1. Who owns the agent at 9 a.m. on a Tuesday when the escalation rate doubles?
You need a designated Agent Operations Engineer — the AI equivalent of a Site Reliability Engineer (SRE). While the Agent Product Owner owns the business “why,” the Ops Engineer owns the running system, monitoring health and responding to incidents in real-time.
2. How do we know if the agent is drifting into weird territory?
Don’t wait for a customer complaint. Establish a weekly quality review cadence. Use conversation logs to sample 5–10% of sessions manually; dashboards tell you what happened, but only the transcript tells you why the reasoning shifted.
3. What is the off-switch for a specific action?
You shouldn’t have to redeploy the entire agent to fix a single bad habit. In the Agentforce Builder, use conditional “available when” logic to disable a specific action or remove a problematic topic instantly without touching the rest of the configuration. This is critical during an active incident. The alternative is a full redeploy, which is the operational equivalent of turning off the building’s electricity to address one flickering lightbulb.
4. Is the data fresh, or are we grounding in yesterday’s news?
Assign a Data Layer Owner to define a “freshness SLO” (service level objective) for every source. Data 360 keeps customer profiles current, which matters because your agent will confidently reference a closed account if the sync is even 48 hours stale. Monitoring for Named Credential expiry — via Flow alerts or scheduled jobs — acts as an operational guardrail, ensuring integrations remain active.
5. How do we test a change without introducing regression?
Every prompt change is a logic change. Use the Agentforce Testing Center as your prompt regression harness. It wasn’t explicitly built for that, but it supports large collections of test utterances and expected outcomes, which makes it ideally suited for exactly this dual use. If a tone tweak breaks a topic transition, you need to catch it in a sandbox before it reaches production.
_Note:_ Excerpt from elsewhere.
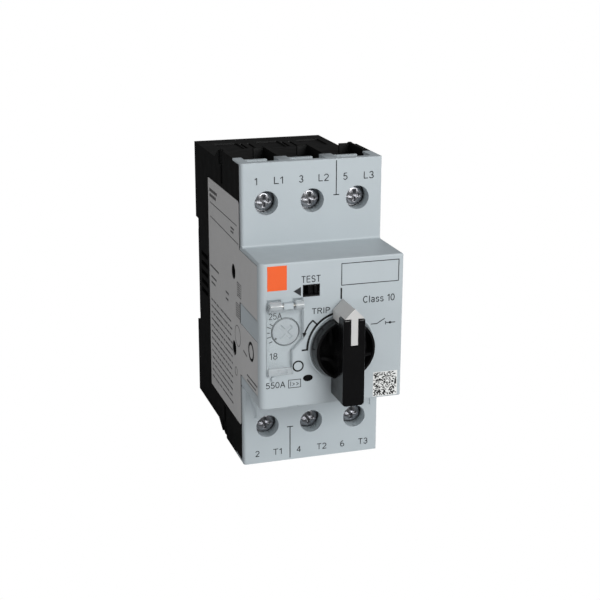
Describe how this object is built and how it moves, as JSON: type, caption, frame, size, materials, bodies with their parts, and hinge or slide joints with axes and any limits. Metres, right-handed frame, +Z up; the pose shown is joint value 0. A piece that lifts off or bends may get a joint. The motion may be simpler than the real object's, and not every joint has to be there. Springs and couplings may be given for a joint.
{
  "type": "motor protection breaker",
  "caption": "Rail-mounted motor protection breaker with a rotary handle, a current dial under a clear flap, and screw terminals at both ends.",
  "frame": {"origin": "centre of the flat face that rests against the front of the DIN rail's flanges", "axes": "+Z up towards the line terminals, -Y towards the front and the handle, +X to the right seen from the front"},
  "size_m": [0.045, 0.0937, 0.0978],
  "materials": {
    "housing_black": "fine matt moulded grain",
    "cover_grey": "satin moulded",
    "label_grey": "printed satin film",
    "handle_black": "semi-gloss moulded",
    "arrow_white": "satin moulded",
    "dial_grey": "satin moulded",
    "clear_plastic": "clear polished",
    "spring_steel": "drawn wire",
    "plated_steel": "zinc plated",
    "copper": "plain copper",
    "bimetal_strip": "rolled strip",
    "splitter_steel": "dull plated",
    "inner_plastic": "glass-filled moulding"
  },
  "bodies": {
    "housing": {"rear_housing": "housing_black", "phase_barrier_1": "housing_black", "phase_barrier_2": "housing_black", "line_chamber": "housing_black", "load_chamber": "housing_black", "front_cover": "cover_grey", "line_terminal_cover": "cover_grey", "load_terminal_cover": "cover_grey", "side_label_left": "label_grey", "side_label_right": "label_grey", "rail_clip_spring": "spring_steel", "toggle_spring": "spring_steel", "dial_cover_pin": "spring_steel", "mechanism_frame": "plated_steel", "line_busbar_1": "copper", "line_busbar_2": "copper", "line_busbar_3": "copper", "load_busbar_1": "copper", "load_busbar_2": "copper", "load_busbar_3": "copper", "magnet_coil_1": "copper", "magnet_coil_2": "copper", "magnet_coil_3": "copper", "bimetal_1": "bimetal_strip", "bimetal_2": "bimetal_strip", "bimetal_3": "bimetal_strip", "arc_chute_line_1": "splitter_steel", "arc_chute_line_2": "splitter_steel", "arc_chute_line_3": "splitter_steel", "arc_chute_load_1": "splitter_steel", "arc_chute_load_2": "splitter_steel", "arc_chute_load_3": "splitter_steel"},
    "handle": {"knob": "handle_black", "drive_shaft": "plated_steel"},
    "padlock_slide": {"padlock_slide": "arrow_white"},
    "contact_carrier": {"contact_carrier": "inner_plastic", "moving_contact_1": "copper", "moving_contact_2": "copper", "moving_contact_3": "copper"},
    "current_dial": {"current_dial": "dial_grey"},
    "dial_cover": {"dial_cover": "clear_plastic"},
    "test_slider": {"test_slider": "handle_black"},
    "rail_clip": {"rail_clip": "housing_black"},
    "trip_bar": {"trip_bar": "inner_plastic"},
    "terminal_screw_1": {"terminal_screw_1": "plated_steel"},
    "terminal_clamp_1": {"terminal_clamp_1": "plated_steel"},
    "terminal_screw_3": {"terminal_screw_3": "plated_steel"},
    "terminal_clamp_3": {"terminal_clamp_3": "plated_steel"},
    "terminal_screw_5": {"terminal_screw_5": "plated_steel"},
    "terminal_clamp_5": {"terminal_clamp_5": "plated_steel"},
    "terminal_screw_2": {"terminal_screw_2": "plated_steel"},
    "terminal_clamp_2": {"terminal_clamp_2": "plated_steel"},
    "terminal_screw_4": {"terminal_screw_4": "plated_steel"},
    "terminal_clamp_4": {"terminal_clamp_4": "plated_steel"},
    "terminal_screw_6": {"terminal_screw_6": "plated_steel"},
    "terminal_clamp_6": {"terminal_clamp_6": "plated_steel"}
  },
  "joints": [
    {"name": "knob_turn", "type": "hinge", "parent": "housing", "child": "handle", "pos_m": [0.0031, -0.085, -0.0046], "axis": [0, -1, 0], "range_deg": [0, 90], "deforming": ["toggle_spring"]},
    {"name": "contact_open", "type": "slide", "parent": "housing", "child": "contact_carrier", "axis": [0, -1, 0], "range_m": [0, 0.004]},
    {"name": "padlock_pull", "type": "slide", "parent": "handle", "child": "padlock_slide", "axis": [0, 0, 1], "range_m": [0, 0.006]},
    {"name": "dial_turn", "type": "hinge", "parent": "housing", "child": "current_dial", "pos_m": [-0.0143, -0.0781, 0.0013], "axis": [0, 1, 0], "range_deg": [0, 105]},
    {"name": "dial_cover_open", "type": "hinge", "parent": "housing", "child": "dial_cover", "pos_m": [-0.0147, -0.0804, 0.0101], "axis": [-1, 0, 0], "range_deg": [0, 115]},
    {"name": "test_push", "type": "slide", "parent": "housing", "child": "test_slider", "axis": [-1, 0, 0], "range_m": [0, 0.0015], "stiffness_N_per_m": 200, "springref_m": -0.0005},
    {"name": "trip_bar_swing", "type": "hinge", "parent": "housing", "child": "trip_bar", "pos_m": [0, -0.0444, -0.0205], "axis": [1, 0, 0], "range_deg": [0, 10], "stiffness_Nm_per_rad": 0.01, "springref_deg": -2.86},
    {"name": "rail_clip_pull", "type": "slide", "parent": "housing", "child": "rail_clip", "axis": [0, 0, -1], "range_m": [0, 0.004], "stiffness_N_per_m": 800, "springref_m": -0.002, "deforming": ["rail_clip_spring"]},
    {"name": "screw_1_turn", "type": "hinge", "parent": "housing", "child": "terminal_screw_1", "pos_m": [-0.01465, -0.0563, 0.0364], "axis": [0, 1, 0], "range_deg": [0, 1080]},
    {"name": "clamp_1_slide", "type": "slide", "parent": "housing", "child": "terminal_clamp_1", "axis": [0, 1, 0], "range_m": [0, 0.0021]},
    {"name": "screw_3_turn", "type": "hinge", "parent": "housing", "child": "terminal_screw_3", "pos_m": [0, -0.0563, 0.0364], "axis": [0, 1, 0], "range_deg": [0, 1080]},
    {"name": "clamp_3_slide", "type": "slide", "parent": "housing", "child": "terminal_clamp_3", "axis": [0, 1, 0], "range_m": [0, 0.0021]},
    {"name": "screw_5_turn", "type": "hinge", "parent": "housing", "child": "terminal_screw_5", "pos_m": [0.01465, -0.0563, 0.0364], "axis": [0, 1, 0], "range_deg": [0, 1080]},
    {"name": "clamp_5_slide", "type": "slide", "parent": "housing", "child": "terminal_clamp_5", "axis": [0, 1, 0], "range_m": [0, 0.0021]},
    {"name": "screw_2_turn", "type": "hinge", "parent": "housing", "child": "terminal_screw_2", "pos_m": [-0.01465, -0.0563, -0.0364], "axis": [0, 1, 0], "range_deg": [0, 1080]},
    {"name": "clamp_2_slide", "type": "slide", "parent": "housing", "child": "terminal_clamp_2", "axis": [0, 1, 0], "range_m": [0, 0.0021]},
    {"name": "screw_4_turn", "type": "hinge", "parent": "housing", "child": "terminal_screw_4", "pos_m": [0, -0.0563, -0.0364], "axis": [0, 1, 0], "range_deg": [0, 1080]},
    {"name": "clamp_4_slide", "type": "slide", "parent": "housing", "child": "terminal_clamp_4", "axis": [0, 1, 0], "range_m": [0, 0.0021]},
    {"name": "screw_6_turn", "type": "hinge", "parent": "housing", "child": "terminal_screw_6", "pos_m": [0.01465, -0.0563, -0.0364], "axis": [0, 1, 0], "range_deg": [0, 1080]},
    {"name": "clamp_6_slide", "type": "slide", "parent": "housing", "child": "terminal_clamp_6", "axis": [0, 1, 0], "range_m": [0, 0.0021]}
  ],
  "couplings": [
    {"joint": "contact_open", "follows": "knob_turn", "m_per_rad": 0.00254},
    {"joint": "screw_1_turn", "follows": "clamp_1_slide", "rad_per_m": 8975.8},
    {"joint": "screw_3_turn", "follows": "clamp_3_slide", "rad_per_m": 8975.8},
    {"joint": "screw_5_turn", "follows": "clamp_5_slide", "rad_per_m": 8975.8},
    {"joint": "screw_2_turn", "follows": "clamp_2_slide", "rad_per_m": 8975.8},
    {"joint": "screw_4_turn", "follows": "clamp_4_slide", "rad_per_m": 8975.8},
    {"joint": "screw_6_turn", "follows": "clamp_6_slide", "rad_per_m": 8975.8}
  ]
}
6. Who is reading the transcripts?
This is the job of the Agent QA / Safety Reviewer. They must systematically analyze intent clusters to find where the agent is drifting or handling questions poorly, and feed those insights back into the next improvement sprint. If your answer is ‘nobody yet,’ you haven’t operationalized anything. You’ve just made the problem someone else’s future emergency.
7. What’s the SLO for an Agent?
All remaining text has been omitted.